Microsoft is already engaged in a legal skirmish with Motorola, a unit of Google, over alleged infringed patents in Motorola phones and Microsoft's Xbox 360 video game console. The battle illustrates that Microsoft is no slouch when it comes to patents and is willing to face off against anybody.

The Windows company also has the advantage of an existing cross-licensing deal with Apple, and can go toe-to-toe if any legal clashes ever do erupt. And Android, which Google doesn't charge to use, may no longer be a free ride if Apple is going to start pushing for licensing fees. Sure, Microsoft charges fees too, but the added legal protection may be worth it.

"If Google doesn't succeed in blunting Apple's IP with the patents it bought through the Motorola acquisition, Microsoft could be the big winner," said Current Analysis analyst Avi Greengart. "If you're already paying Microsoft to build an Android phone, why not just build a Windows Phone?"

Lead with Nokia
In defining Microsoft's latest OS as a third way, Microsoft should (and will) continue to lean on Nokia. This co-dependence isn't just about a deal the two made to intertwine each others' fates; it's about Microsoft making a name for itself on the back of Nokia's proven design innovation.

Ideally, the deal will serve as a model for how other handset manufacturers could ideally work with Microsoft.

Take, for instance, the Nokia Lumia 900/Nokia Lumia 800/Nokia N9. The unibody, polycarbonate design reads like a piece of pop art; there's no danger confusing its black, white, bright blue or pink hues with an iPhone.

Shades of Nokia's 808 PureView could also appear in future Windows Phone designs -- if not the giant camera bulge, then at least the camera technology found in the 41-megapixel envelope-pusher.

Although Nokia's slow sales have spelled trouble for the Finnish handset-maker, Nokia's self-confident forays into unique design are a point of pride, especially as the company readies its next generation of Lumia devices. The chest-thumping goes as far as Nokia's vice president of sales and marketing thumbing his nose at Samsung's sheer market force.

Given Samsung's bind, the South Korean conglomerate may take another more serious look at Microsoft. Samsung has been a consistent Windows Phone partner from the beginning, but few models have their own unique groove. Indeed, few of Samsung's Windows Phone devices really stand out, and the company has seemingly taken a halfhearted approached to the operating system.

But with Apple pressing the company hard on Android, Samsung may want to take some of its innovative ways and apply them to Windows Phone. If nothing else, the legal defeat likely has Samsung realizing that it shouldn't be so dependent on Android.

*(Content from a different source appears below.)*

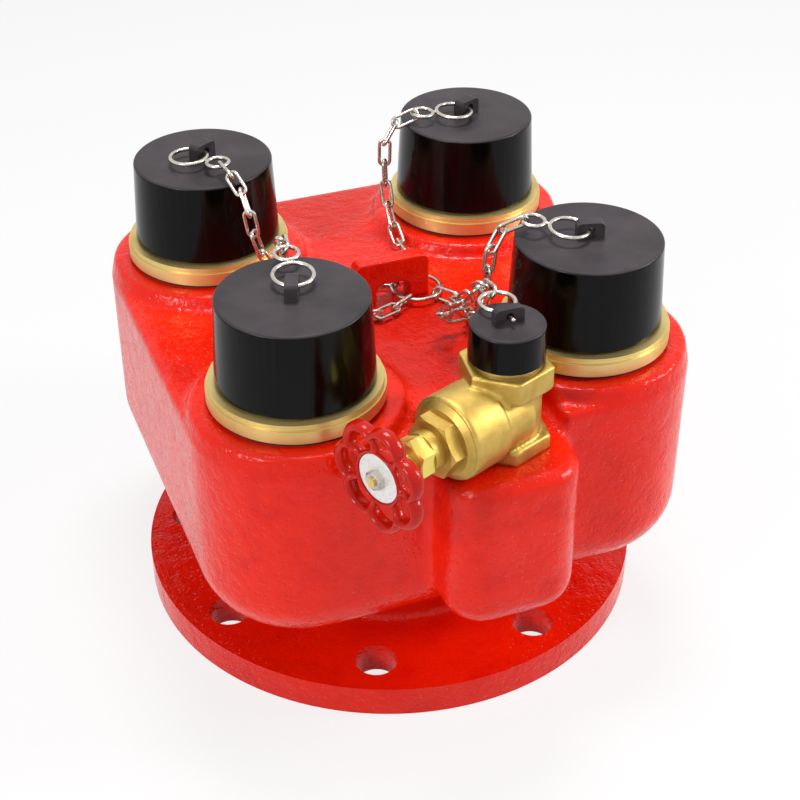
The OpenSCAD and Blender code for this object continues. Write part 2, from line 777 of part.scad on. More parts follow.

New Windows Phone start screen on a Nokia Lumia 900
Windows Phone's persona must extend beyond the start screen. Josh Miller/CNET

Innovate the OS
It's never been a better time for Samsung to put more resources behind Windows Phone. Earlier this summer, Microsoft announced software changes that would finally let its operating system support common hardware like HD screens, multicore processors, and NFC.

Right now, Windows Phone has the advantage of a look and feel completely divergent from tiny icons and layered app screens. Its scrolling panorama view of apps, blocky, dynamic live tiles, and customizable theme colors play up its difference.

With Nokia's winning hardware design under its belt, Microsoft must also move beyond playing catch-up to advance Windows Phone to new territories.

It will take fine minds, out-there ideas that may or may not pay off, and a keen vision to offer a truly compelling experience all its own. But given the opportunity that Samsung's legal defeat has presented Microsoft, the payoff could be huge.